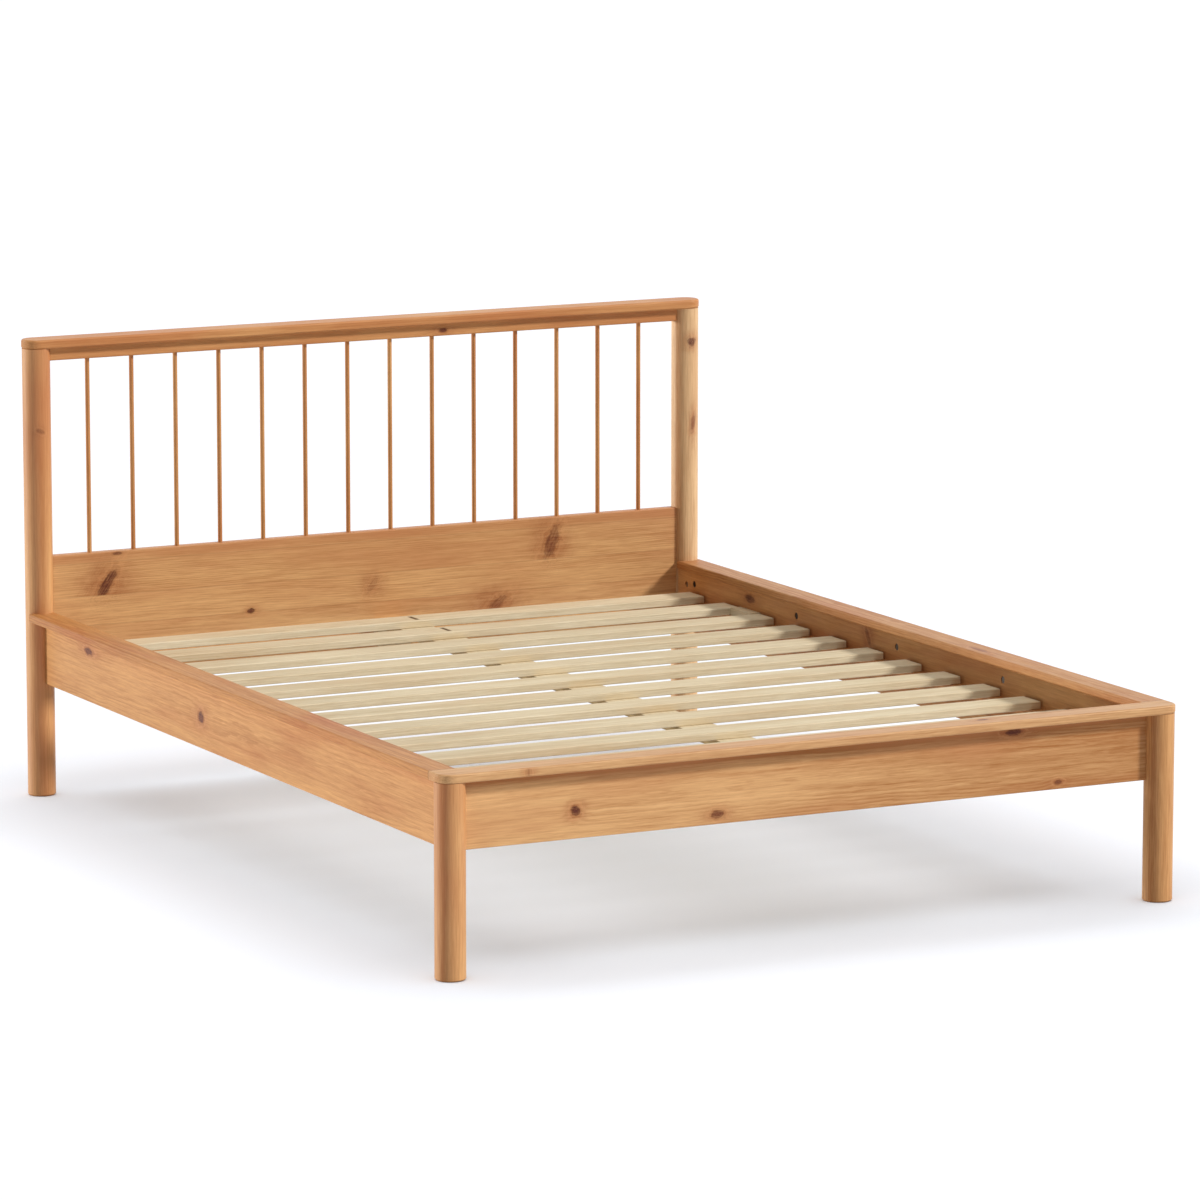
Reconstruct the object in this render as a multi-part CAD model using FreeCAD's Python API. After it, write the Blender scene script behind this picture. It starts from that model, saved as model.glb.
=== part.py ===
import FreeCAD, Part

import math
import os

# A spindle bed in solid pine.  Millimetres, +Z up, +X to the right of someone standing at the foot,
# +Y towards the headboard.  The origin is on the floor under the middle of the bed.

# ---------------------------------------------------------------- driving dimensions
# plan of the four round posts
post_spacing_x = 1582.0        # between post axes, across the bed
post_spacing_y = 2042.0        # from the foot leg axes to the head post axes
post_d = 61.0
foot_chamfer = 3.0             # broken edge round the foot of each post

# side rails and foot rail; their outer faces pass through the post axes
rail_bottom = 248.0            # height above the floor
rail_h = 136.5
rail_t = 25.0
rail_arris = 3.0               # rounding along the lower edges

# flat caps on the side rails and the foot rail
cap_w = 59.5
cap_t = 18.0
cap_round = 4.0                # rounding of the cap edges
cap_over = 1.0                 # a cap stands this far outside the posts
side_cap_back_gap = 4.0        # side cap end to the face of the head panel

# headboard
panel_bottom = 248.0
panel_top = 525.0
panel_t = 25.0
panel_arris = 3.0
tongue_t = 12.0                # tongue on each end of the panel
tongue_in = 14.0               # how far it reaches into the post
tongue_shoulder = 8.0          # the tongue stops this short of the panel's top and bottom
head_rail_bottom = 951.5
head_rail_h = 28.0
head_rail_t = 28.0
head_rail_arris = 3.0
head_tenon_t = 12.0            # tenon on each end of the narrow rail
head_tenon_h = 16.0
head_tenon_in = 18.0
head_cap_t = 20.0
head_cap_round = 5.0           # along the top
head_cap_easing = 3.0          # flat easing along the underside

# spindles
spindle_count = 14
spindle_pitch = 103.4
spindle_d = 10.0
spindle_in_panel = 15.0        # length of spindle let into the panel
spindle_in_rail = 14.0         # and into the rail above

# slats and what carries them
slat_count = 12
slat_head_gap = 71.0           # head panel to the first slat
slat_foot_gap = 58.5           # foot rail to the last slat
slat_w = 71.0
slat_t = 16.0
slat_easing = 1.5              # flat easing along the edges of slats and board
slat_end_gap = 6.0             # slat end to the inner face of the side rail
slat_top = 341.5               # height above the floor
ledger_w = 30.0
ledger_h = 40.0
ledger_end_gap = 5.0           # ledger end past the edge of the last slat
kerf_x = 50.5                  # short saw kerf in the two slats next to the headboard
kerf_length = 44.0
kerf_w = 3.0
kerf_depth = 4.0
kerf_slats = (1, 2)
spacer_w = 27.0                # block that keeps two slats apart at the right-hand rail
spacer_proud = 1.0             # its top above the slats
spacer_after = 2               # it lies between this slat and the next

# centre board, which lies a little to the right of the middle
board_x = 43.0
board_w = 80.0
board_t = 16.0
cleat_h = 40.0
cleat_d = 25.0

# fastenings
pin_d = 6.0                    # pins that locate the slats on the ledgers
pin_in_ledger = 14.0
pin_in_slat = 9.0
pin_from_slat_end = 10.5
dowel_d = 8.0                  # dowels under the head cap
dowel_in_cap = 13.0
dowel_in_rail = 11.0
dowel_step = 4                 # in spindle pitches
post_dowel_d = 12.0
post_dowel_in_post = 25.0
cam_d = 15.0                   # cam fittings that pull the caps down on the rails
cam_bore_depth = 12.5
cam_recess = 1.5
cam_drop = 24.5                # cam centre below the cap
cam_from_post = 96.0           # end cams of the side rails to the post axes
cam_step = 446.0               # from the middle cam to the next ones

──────

* [Problem]: Extract the listing in its entirety, matching it exactly.

* [Correct result]:
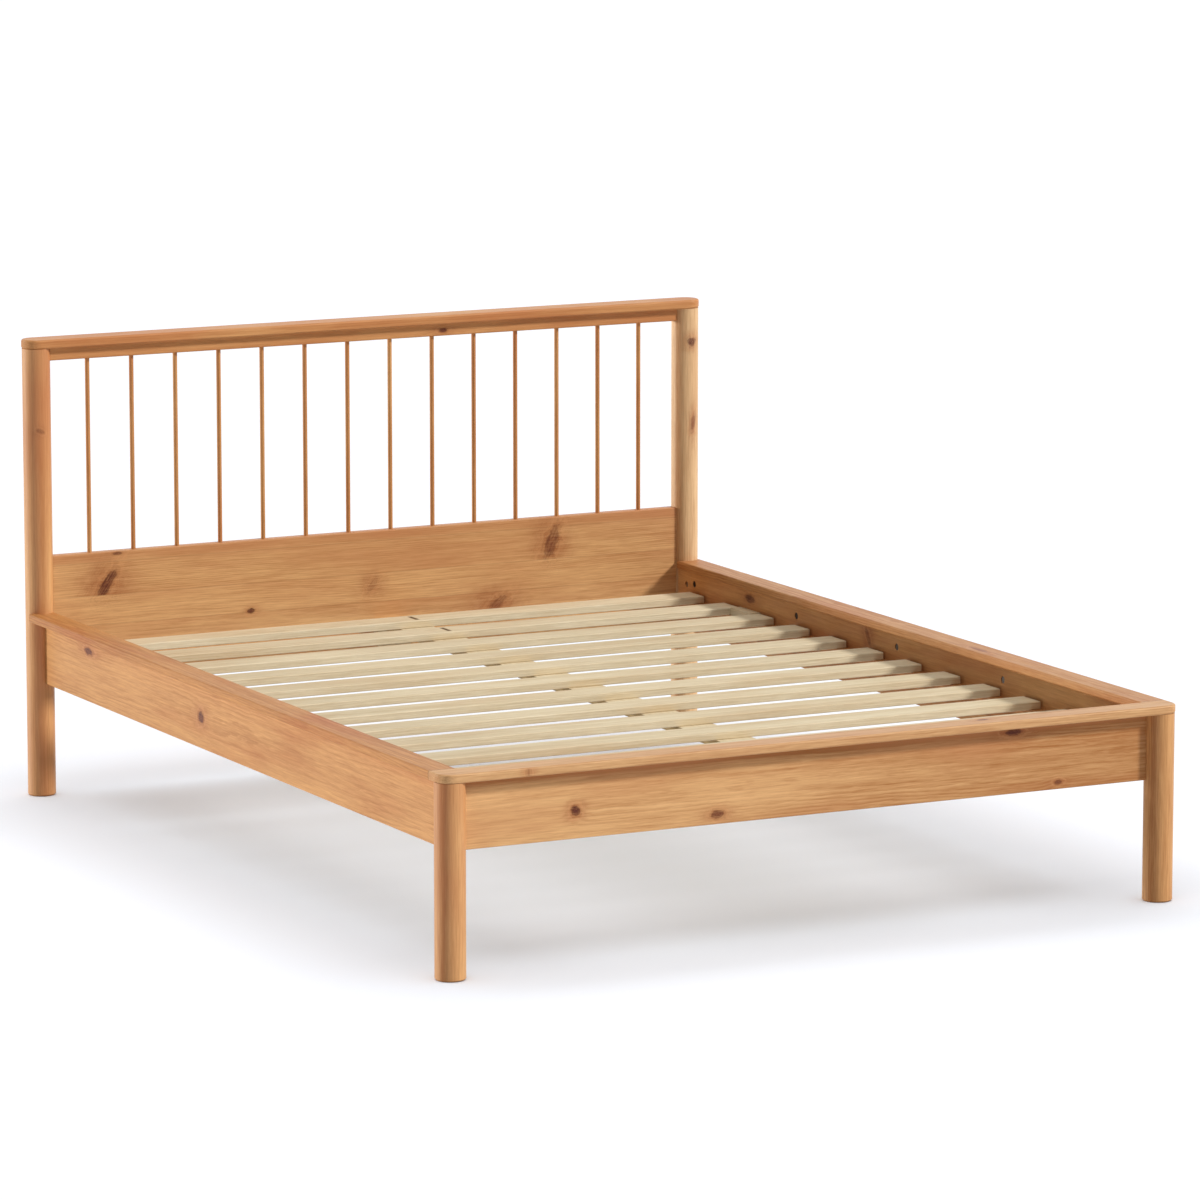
Reconstruct the object in this render as a multi-part CAD model using FreeCAD's Python API. After it, write the Blender scene script behind this picture. It starts from that model, saved as model.glb.
=== part.py ===
import FreeCAD, Part

import math
import os

# A spindle bed in solid pine.  Millimetres, +Z up, +X to the right of someone standing at the foot,
# +Y towards the headboard.  The origin is on the floor under the middle of the bed.

# ---------------------------------------------------------------- driving dimensions
# plan of the four round posts
post_spacing_x = 1582.0        # between post axes, across the bed
post_spacing_y = 2042.0        # from the foot leg axes to the head post axes
post_d = 61.0
foot_chamfer = 3.0             # broken edge round the foot of each post

# side rails and foot rail; their outer faces pass through the post axes
rail_bottom = 248.0            # height above the floor
rail_h = 136.5
rail_t = 25.0
rail_arris = 3.0               # rounding along the lower edges

# flat caps on the side rails and the foot rail
cap_w = 59.5
cap_t = 18.0
cap_round = 4.0                # rounding of the cap edges
cap_over = 1.0                 # a cap stands this far outside the posts
side_cap_back_gap = 4.0        # side cap end to the face of the head panel

# headboard
panel_bottom = 248.0
panel_top = 525.0
panel_t = 25.0
panel_arris = 3.0
tongue_t = 12.0                # tongue on each end of the panel
tongue_in = 14.0               # how far it reaches into the post
tongue_shoulder = 8.0          # the tongue stops this short of the panel's top and bottom
head_rail_bottom = 951.5
head_rail_h = 28.0
head_rail_t = 28.0
head_rail_arris = 3.0
head_tenon_t = 12.0            # tenon on each end of the narrow rail
head_tenon_h = 16.0
head_tenon_in = 18.0
head_cap_t = 20.0
head_cap_round = 5.0           # along the top
head_cap_easing = 3.0          # flat easing along the underside

# spindles
spindle_count = 14
spindle_pitch = 103.4
spindle_d = 10.0
spindle_in_panel = 15.0        # length of spindle let into the panel
spindle_in_rail = 14.0         # and into the rail above

# slats and what carries them
slat_count = 12
slat_head_gap = 71.0           # head panel to the first slat
slat_foot_gap = 58.5           # foot rail to the last slat
slat_w = 71.0
slat_t = 16.0
slat_easing = 1.5              # flat easing along the edges of slats and board
slat_end_gap = 6.0             # slat end to the inner face of the side rail
slat_top = 341.5               # height above the floor
ledger_w = 30.0
ledger_h = 40.0
ledger_end_gap = 5.0           # ledger end past the edge of the last slat
kerf_x = 50.5                  # short saw kerf in the two slats next to the headboard
kerf_length = 44.0
kerf_w = 3.0
kerf_depth = 4.0
kerf_slats = (1, 2)
spacer_w = 27.0                # block that keeps two slats apart at the right-hand rail
spacer_proud = 1.0             # its top above the slats
spacer_after = 2               # it lies between this slat and the next

# centre board, which lies a little to the right of the middle
board_x = 43.0
board_w = 80.0
board_t = 16.0
cleat_h = 40.0
cleat_d = 25.0

# fastenings
pin_d = 6.0                    # pins that locate the slats on the ledgers
pin_in_ledger = 14.0
pin_in_slat = 9.0
pin_from_slat_end = 10.5
dowel_d = 8.0                  # dowels under the head cap
dowel_in_cap = 13.0
dowel_in_rail = 11.0
dowel_step = 4                 # in spindle pitches
post_dowel_d = 12.0
post_dowel_in_post = 25.0
cam_d = 15.0                   # cam fittings that pull the caps down on the rails
cam_bore_depth = 12.5
cam_recess = 1.5
cam_drop = 24.5                # cam centre below the cap
cam_from_post = 96.0           # end cams of the side rails to the post axes
cam_step = 446.0               # from the middle cam to the next ones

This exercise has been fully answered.